One of the unique characteristics of porous materials was noted in the 1950s when the United States and Britain were testing atomic weapons on coral atolls in the Pacific Ocean. Craters in these very porous corals formed essentially by being crushed up as shock waves passed through. In these craters, virtually all the material was compacted, not ejected.

This inspired the idea, Housen said, that perhaps the same kind of collapse might occur with impact craters on Mathilde if it really is very porous.

"Instead of forming a crater by digging a hole out and throwing the material around the crater you basically just squish it up, compact it and compress it with very little ejecta being formed," he said.

To test this idea, Housen and his colleagues used a high-speed centrifuge with a hyper-velocity gun mounted in the center. Spinning the centrifuge to produce an artificial gravity 500 times that of Earth, the team shot small nylon projectiles at a target material that had the same density as Mathilde.

If you look at the physics of how craters form," Housen explained, "and want to conduct a small-scale experiment that correctly models a very large crater on Mathilde, you have to form the crater at elevated gravity. You want to reproduce the weight of material that is being excavated on Mathilde."

Boosting the gravity makes a small amount of material behave like it has much larger mass.

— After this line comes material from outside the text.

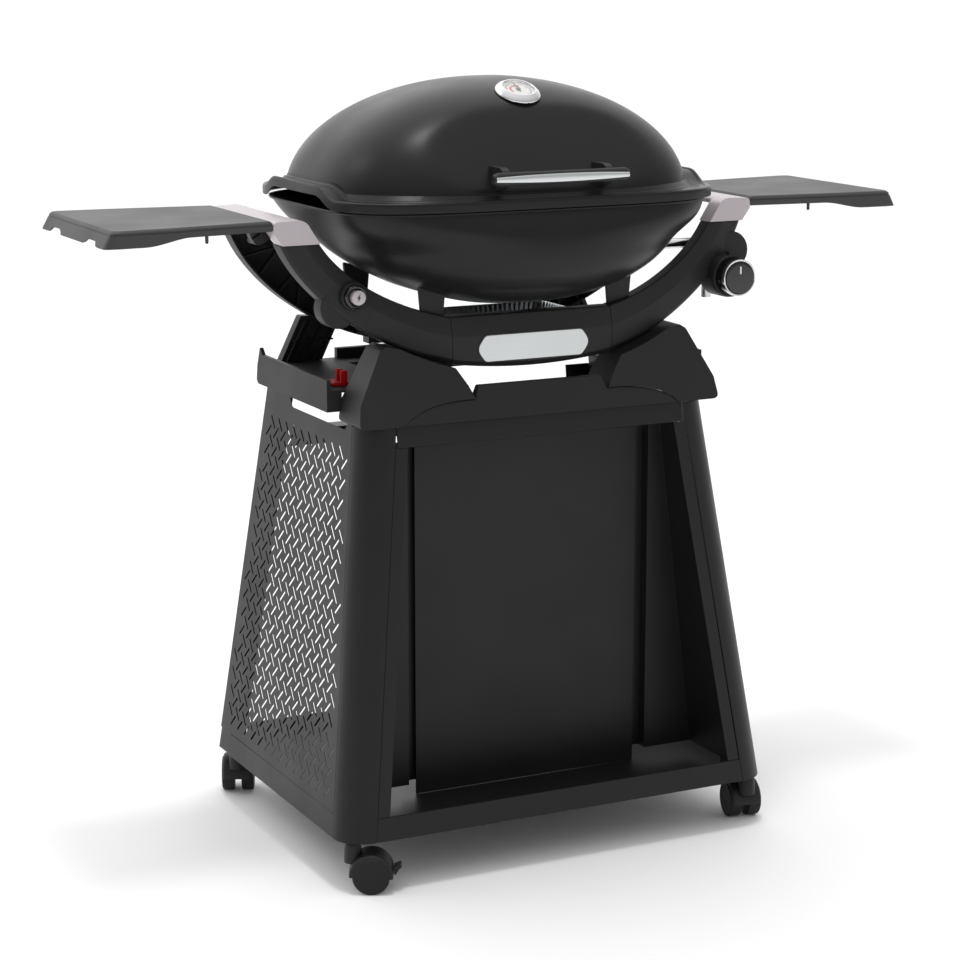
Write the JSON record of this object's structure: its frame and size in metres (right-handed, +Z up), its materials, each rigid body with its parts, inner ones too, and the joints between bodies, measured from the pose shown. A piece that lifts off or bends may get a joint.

"You can think of it as a wind tunnel for impact cratering," Housen said. "People test the aerodynamics of how airplanes work by making very small scale models. But they adjust properties of the fluid -- the air that's flowing over them and the velocity so that they get things simulated in the right way."

"By doing this experiment at 500 times normal gravity we can simulate directly one of these large craters that form on Mathilde," he said. The craters do indeed form without ejecta blankets.

The holes on Mathilde appear to have been formed right next to one another, without affecting each other at all. Joe Veverka, who leads the imaging team for the NEAR spacecraft, said this kind of impact modeling is needed to explain Mathilde's curious craters.

"We would expect a huge, catastrophic collision of this kind to cause major modification to the craters nearby, but we don't see this happening," said Veverka, who is chair of the astronomy department at Cornell University.

These very localized effects of large impacts suggest that Mathilde is made of something that dampens the shock of impact, "like a body made of shock absorbers," Veverka said.

People have suggested that a very porous body might be able to dampen the shock of impact so that one crater might form next to another without causing major landslides, Veverka said. This explanation has never been tested with experimentation, however.

While he has not seen the results of Housen's work, Veverka said that this type of study is key to determine how Mathilde's craters formed.

The craters formed in Boeing's centrifuge also match Mathilde's craters in this sense. In the porous material, the effects of craters remained very localized. Craters could form right next to each other without disturbing one another, Housen said.

The impact craters Housen's team produced do remarkably resemble those found on Mathilde, but some scientists who have studied the asteroid worry that their explanation for the craters may raise more questions than it answers.

William Merline, an astronomer who studies asteroids at Southwest Research Institute in Boulder, Colorado, has his doubts.

"It's a little hard to believe that you keep compressing the thing and it still has a density of 1.3 (grams per cubic centimeter)," Merline said. "It would seem like you would have to start with an even lower density body."

Mathilde's low density is hard enough to explain, Merline said. It is even harder to imagine a body so porous that its density is the same as water. (Water has a density of 1 gram per cubic centimeter.)

Housen, though, thinks that might be possible. "If you calculate how much Mathilde should have compacted just by the formation of those large craters that you see, it turns out that the density might have been about 20 percent lower than what it is now."

An earlier Mathilde, uncompressed by cratering, would have had a density very close to that of water.

"People tend to think that when the solar system formed, when you have gas and dust settling down in a very quiescent kind of environment, you may tend to build up these fluffy kind of objects," he said. "Unless you get something that's fairly large -- much bigger than Mathilde -- it won't have enough self-gravity to really squish itself up much."

Mathilde might be an early step in the evolution of heavier asteroids, Housen suggests. Perhaps after a few more billion years of swinging around the solar system and being pounded and compressed, it may come to resemble the more dense, less porous rocks that have landed on Earth as meteorites.